In theory, this results in poorer quality replies because it has fewer chances to maximize surprise. In practice, reply quality appears to be about the same.
There are two main differences from MegaHAL’s behavior that end up improving reply quality further.
The first is in capitalization. cobe is case preserving, so “foo”, “Foo”, and “FOO” are all different tokens. MegaHAL would have called all of those “FOO”. This reduces some overlap between contexts, so some tangents can’t be followed, but makes up for all of that when the robot starts shouting (SHOUTY HAL).
The second is in the way it splits up input phrases into tokens. Hyphenated words are kept together as one token. Multiple spaces between words are collapsed together to one space. URLs are kept together as one token. It was always cute when MegaHAL attempted to make up its own URLs based on portions of learned links, but in practice the constant 404s made it annoying.

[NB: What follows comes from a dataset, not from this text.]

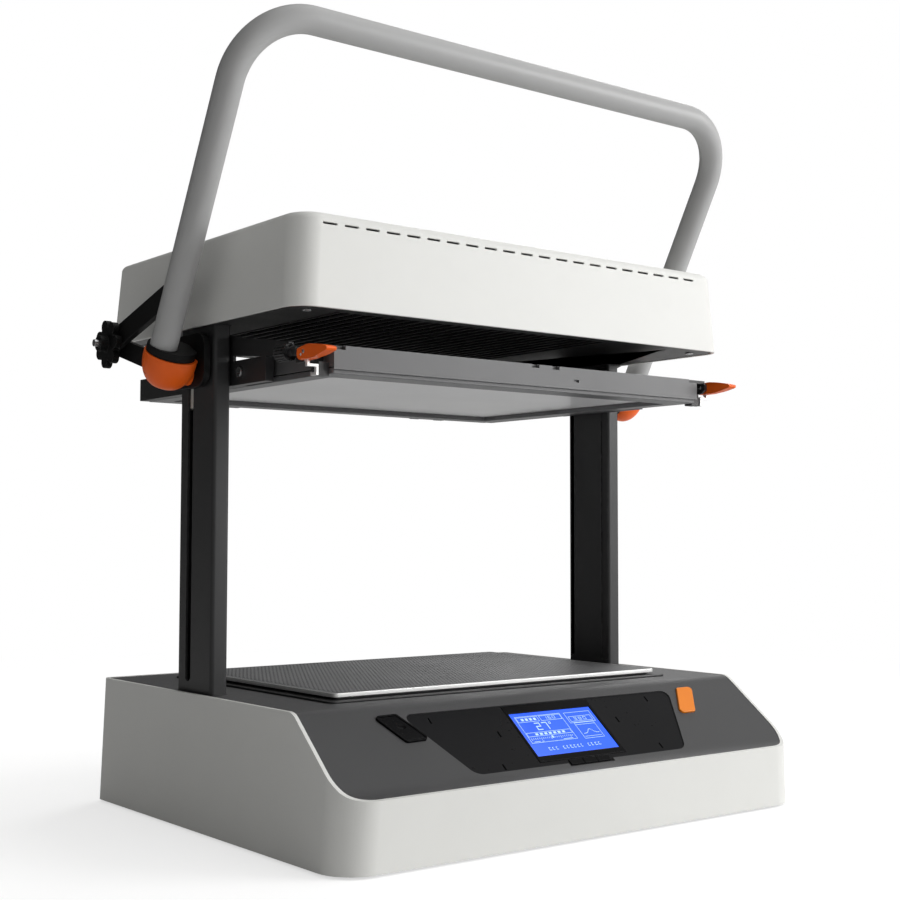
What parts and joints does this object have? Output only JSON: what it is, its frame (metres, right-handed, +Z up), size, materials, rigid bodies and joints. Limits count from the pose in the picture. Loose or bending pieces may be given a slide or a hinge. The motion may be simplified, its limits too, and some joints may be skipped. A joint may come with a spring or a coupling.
{
  "type": "vacuum forming machine",
  "caption": "Desktop vacuum forming machine with a perforated platen, slotted side columns, an overhead heater and a clamp frame moved by a swinging U handle.",
  "frame": {"origin": "centre of the base footprint on the table", "axes": "+X to the right seen from the front, +Y towards the back, +Z up"},
  "size_m": [0.5528, 0.3864, 0.6228],
  "materials": {
    "white_shell": "satin moulded plastic",
    "console_grey": "fine-grained moulded plastic",
    "black_gloss": "polished",
    "black_plastic": "fine-grained",
    "display": "backlit panel under a clear window",
    "orange_plastic": "satin moulded",
    "black_metal": "satin powder coat",
    "dark_metal": "heat-dulled coating",
    "frame_metal": "satin powder coat",
    "platen_metal": "bead-blasted, finely perforated",
    "bare_aluminium": "machined",
    "tube_metal": "satin grey coating",
    "steel": "zinc plated",
    "ceramic": null,
    "guide_plastic": "machined low-friction plastic",
    "sheet_plastic": "clear-to-milky forming sheet",
    "board": "solder-masked board",
    "rubber": "moulded"
  },
  "bodies": {
    "machine": {"base_shell": "white_shell", "bottom_plate": "black_metal", "rubber_feet": "rubber", "console_panel": "console_grey", "console_insert": "black_gloss", "display_bezel": "black_plastic", "display_screen": "display", "console_board": "board", "vacuum_key_bezel": "black_plastic", "platen_tray": "black_metal", "platen": "platen_metal", "platen_rim": "bare_aluminium", "air_duct": "black_plastic", "vacuum_motor": "black_plastic", "control_board": "board", "power_supply": "steel", "power_inlet": "black_plastic", "column_left": "black_metal", "column_right": "black_metal", "column_brackets": "steel", "column_bumpers": "rubber", "heater_shell": "white_shell", "heater_plate": "dark_metal", "heater_guard": "dark_metal", "heating_elements": "ceramic", "heater_reflector": "steel", "heater_brackets": "steel", "heater_screws": "steel"},
    "carriage": {"guide_blocks": "guide_plastic", "carriage_plates": "black_metal", "pivot_pins": "steel", "carriage_arms": "black_metal", "carriage_bolts": "steel", "lower_frame": "frame_metal", "plastic_sheet": "sheet_plastic", "upper_frame": "frame_metal", "frame_hinges": "black_metal", "hinge_pins": "steel", "latch_catches": "black_metal", "latch_brackets": "black_metal", "latch_spacers": "black_metal", "latch_pins": "steel"},
    "handle": {"handle_tube": "tube_metal", "handle_covers": "orange_plastic", "handle_collars": "black_plastic", "brace_upper": "black_metal", "brace_lower": "black_metal", "brace_bolts": "steel"},
    "lever_left": {"latch_lever_left": "orange_plastic"},
    "lever_right": {"latch_lever_right": "orange_plastic"},
    "hook_left": {"latch_hook_left": "steel"},
    "hook_right": {"latch_hook_right": "steel"},
    "knob_left": {"star_knob_left": "black_plastic"},
    "knob_right": {"star_knob_right": "black_plastic"},
    "power_button": {"power_key": "orange_plastic"},
    "vacuum_button": {"vacuum_key": "black_gloss"},
    "menu_button_left": {"menu_key_left": "black_plastic"},
    "menu_button_middle": {"menu_key_middle": "black_plastic"},
    "menu_button_right": {"menu_key_right": "black_plastic"},
    "fan": {"impeller": "bare_aluminium"}
  },
  "joints": [
    {"name": "carriage_slide", "type": "slide", "parent": "machine", "child": "carriage", "axis": [0, 0, 1], "range_m": [-0.24, 0]},
    {"name": "handle_swing", "type": "hinge", "parent": "carriage", "child": "handle", "pos_m": [0, 0.04065, 0.3576], "axis": [1, 0, 0], "range_deg": [0, 60]},
    {"name": "lever_left_swing", "type": "hinge", "parent": "carriage", "child": "lever_left", "pos_m": [-0.2127, -0.108, 0.362], "axis": [-1, 0, 0], "range_deg": [0, 55]},
    {"name": "hook_left_swing", "type": "hinge", "parent": "lever_left", "child": "hook_left", "pos_m": [-0.2138, -0.1046, 0.3599], "axis": [-1, 0, 0], "range_deg": [-70.5, 0]},
    {"name": "lever_right_swing", "type": "hinge", "parent": "carriage", "child": "lever_right", "pos_m": [0.2127, -0.108, 0.362], "axis": [-1, 0, 0], "range_deg": [0, 55]},
    {"name": "hook_right_swing", "type": "hinge", "parent": "lever_right", "child": "hook_right", "pos_m": [0.2138, -0.1046, 0.3599], "axis": [-1, 0, 0], "range_deg": [-70.5, 0]},
    {"name": "knob_left_turn", "type": "hinge", "parent": "handle", "child": "knob_left", "pos_m": [-0.2655, 0.118, 0.3864], "axis": [1, 0, 0], "continuous": true},
    {"name": "knob_right_turn", "type": "hinge", "parent": "handle", "child": "knob_right", "pos_m": [0.2655, 0.118, 0.3864], "axis": [1, 0, 0], "continuous": true},
    {"name": "power_press", "type": "slide", "parent": "machine", "child": "power_button", "axis": [0, 0.6225, -0.7826], "range_m": [0, 0.0015], "stiffness_N_per_m": 800, "springref_m": -0.0006},
    {"name": "vacuum_press", "type": "slide", "parent": "machine", "child": "vacuum_button", "axis": [0, 0.6225, -0.7826], "range_m": [0, 0.0015], "stiffness_N_per_m": 800, "springref_m": -0.0006},
    {"name": "menu_left_press", "type": "slide", "parent": "machine", "child": "menu_button_left", "axis": [0, 0.6225, -0.7826], "range_m": [0, 0.0008], "stiffness_N_per_m": 600, "springref_m": -0.0005},
    {"name": "menu_middle_press", "type": "slide", "parent": "machine", "child": "menu_button_middle", "axis": [0, 0.6225, -0.7826], "range_m": [0, 0.0008], "stiffness_N_per_m": 600, "springref_m": -0.0005},
    {"name": "menu_right_press", "type": "slide", "parent": "machine", "child": "menu_button_right", "axis": [0, 0.6225, -0.7826], "range_m": [0, 0.0008], "stiffness_N_per_m": 600, "springref_m": -0.0005},
    {"name": "fan_spin", "type": "hinge", "parent": "machine", "child": "fan", "pos_m": [0, 0.033, 0.045], "axis": [0, 0, 1], "continuous": true}
  ],
  "couplings": [
    {"joint": "handle_swing", "follows": "carriage_slide", "rad_per_m": -4.3633},
    {"joint": "hook_left_swing", "follows": "lever_left_swing", "ratio": -1.2727},
    {"joint": "hook_right_swing", "follows": "lever_right_swing", "ratio": -1.2727}
  ]
}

cobe also has some tweaks to the surprise calculations and initial context selection that improve reply scores by a measurable amount.
cobe has a transactional datastore and is resistant to brain corruption. A brain can be accessed concurrently by several processes—one can be serving replies, while another crawls the internet for text to learn.
While optimizing cobe, I had to come up with some techniques for comparing the performance of random processes. Every potential reply is a random walk across the Markov chain, and depending on chance the performance of two replies could be wildly different for the same input. The surprise of potential replies also varies based on random factors, and average scores change quite a bit over the lifetime of a brain. All of these made CPU profiling by average execution time less useful.
I developed a tool called instatrace for visualizing performance characteristics of random processes, based somewhat on Google Chrome’s Histograms. It proved very effective for helping to optimize cobe, but I’ll write about that some other time.
As of this writing, cobe is nearing a year in production use. Happy birthday, little guy.